Kahawa 1893 and Bext 360
Kahawa 1893 is a direct trade coffee company, which utilizes the services of Bext 360, to ensure economic equality for women in its production chain. Kenyan coffee is considered to be some of the best in the world, but its business practices are lagging. Through blockchain, Kahawa 1893 is opening the industry for women in the region. Bext 360’s blockchain tracks production, establishes environmental goals and facilitates payments for women coffee producers in Kenya.
BanQu and Anheuser-Busch InBev
Companies: BanQu, Anheuser-Busch InBev
Project status: Ongoing
Source: BanQu case study
Cassava is a crop produced in Zambia for beer production. BanQu partnered with Anheuser-Busch InBev and piloted the first case study connecting 2,000 Zambian cassava farmers to a blockchain. The purpose of the blockchain is to provide more economic power to small cassava producers in Zambia. The blockchain allows smaller lower economic farmers to compete on a larger scale, by tracking the lifespan of their crops.
Kuehne & Nagel and VeChain
Kuehne & Nagel (K&G) is the biggest global sea freight forwarder in the world, which employs 76,000 people and has over $20 billion in revenue. Partnered with VeChain, K&G allows customers to track their parcels in real time.

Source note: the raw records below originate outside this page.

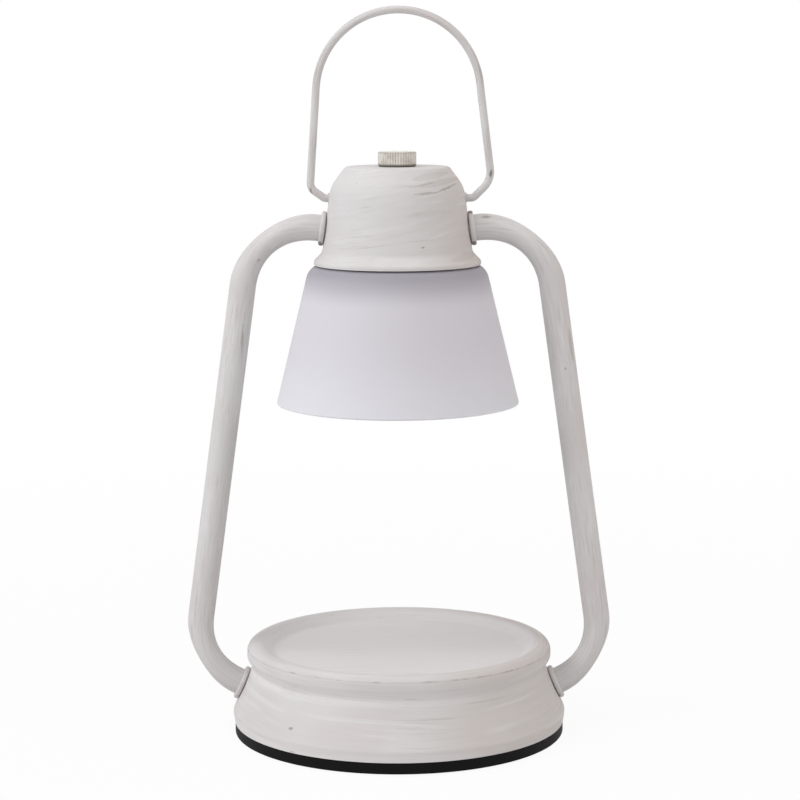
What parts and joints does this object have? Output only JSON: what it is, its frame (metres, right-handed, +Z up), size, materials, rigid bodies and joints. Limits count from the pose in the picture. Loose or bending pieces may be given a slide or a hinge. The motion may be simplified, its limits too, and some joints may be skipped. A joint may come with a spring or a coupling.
{
  "type": "candle warmer lamp",
  "caption": "Lantern-shaped lamp: a bulb under a frosted glass shade warms a jar candle on the round base; bent arm tubes, a swinging wire handle and a knurled knob.",
  "frame": {"origin": "on the ground, under the centre of the round base", "axes": "+Z up; the two arms and the handle's pivot line lie along X; -Y is the front, and the cord inlet is at the back on +Y"},
  "size_m": [0.1688, 0.1328, 0.2875],
  "materials": {
    "off_white_paint": "satin",
    "knob_steel": "satin",
    "black_plastic": "matte",
    "soft_pad": "matte",
    "plain_steel": "satin",
    "ballast_iron": "matte",
    "holder_plastic": "satin",
    "white_plastic": "satin",
    "ceramic": "matte",
    "contact_brass": "satin",
    "wire_sleeve": "satin",
    "frosted_glass": "matte",
    "bulb_glass": "gloss",
    "clear_glass": "gloss",
    "pin_steel": "satin"
  },
  "bodies": {
    "lamp": {"base_shell": "off_white_paint", "bottom_cover": "black_plastic", "foot_pad": "soft_pad", "cover_tabs": "plain_steel", "cover_screws": "plain_steel", "ballast_disc": "ballast_iron", "ballast_screws": "plain_steel", "cord_grommet": "soft_pad", "terminal_block": "white_plastic", "terminal_screws": "contact_brass", "lead_wires": "wire_sleeve", "arm_tube_right": "off_white_paint", "arm_tube_left": "off_white_paint", "lower_collar_right": "off_white_paint", "lower_collar_left": "off_white_paint", "upper_collar_right": "off_white_paint", "upper_collar_left": "off_white_paint", "lower_arm_nuts": "plain_steel", "upper_arm_nuts": "plain_steel", "cap_shell": "off_white_paint", "handle_bushes": "off_white_paint", "threaded_nipple": "plain_steel", "nipple_washer": "plain_steel", "nipple_locknut": "plain_steel", "lampholder_body": "holder_plastic", "lampholder_insert": "ceramic", "lampholder_contacts": "contact_brass", "shade_gasket": "soft_pad", "shade_ring_nut": "holder_plastic", "glass_shade": "frosted_glass"},
    "handle": {"handle_bail": "off_white_paint"},
    "knob": {"top_knob": "knob_steel"},
    "bulb": {"bulb_base": "ceramic", "bulb_pins": "pin_steel", "bulb_reflector": "bulb_glass", "bulb_lens": "clear_glass", "bulb_capsule": "clear_glass"}
  },
  "joints": [
    {"name": "handle_swing", "type": "hinge", "parent": "lamp", "child": "handle", "pos_m": [0, 0, 0.2132], "axis": [1, 0, 0], "range_deg": [-138, 138]},
    {"name": "knob_turn", "type": "hinge", "parent": "lamp", "child": "knob", "pos_m": [0, 0, 0.228], "axis": [0, 0, 1], "continuous": true},
    {"name": "bulb_twist", "type": "hinge", "parent": "lamp", "child": "bulb", "pos_m": [0, 0, 0.195], "axis": [0, 0, 1], "range_deg": [-20, 0]}
  ]
}
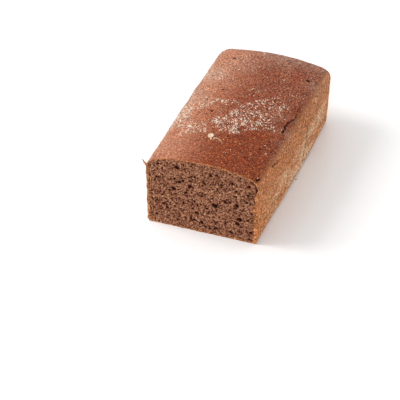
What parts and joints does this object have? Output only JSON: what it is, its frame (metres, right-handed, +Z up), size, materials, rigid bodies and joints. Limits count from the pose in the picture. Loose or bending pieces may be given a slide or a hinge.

Origintrail, Source Certain Int., Hoan Vu
By working with Source Certain Int. and Hoan Vu laboratories, Origintrail is using blockchain for tracking food supply chain similar to Walmart but on a deeper and more expansive level. The two laboratories conduct 800 forensic and chemical tests on products, then upload their findings to Origintrail’s blockchain. Additionally, tests are also conducted on a farm’s soil and air, working to ensure their quality. If implemented throughout all industries, this use of blockchain not only would be able to ensure safety of food, but its quality as well.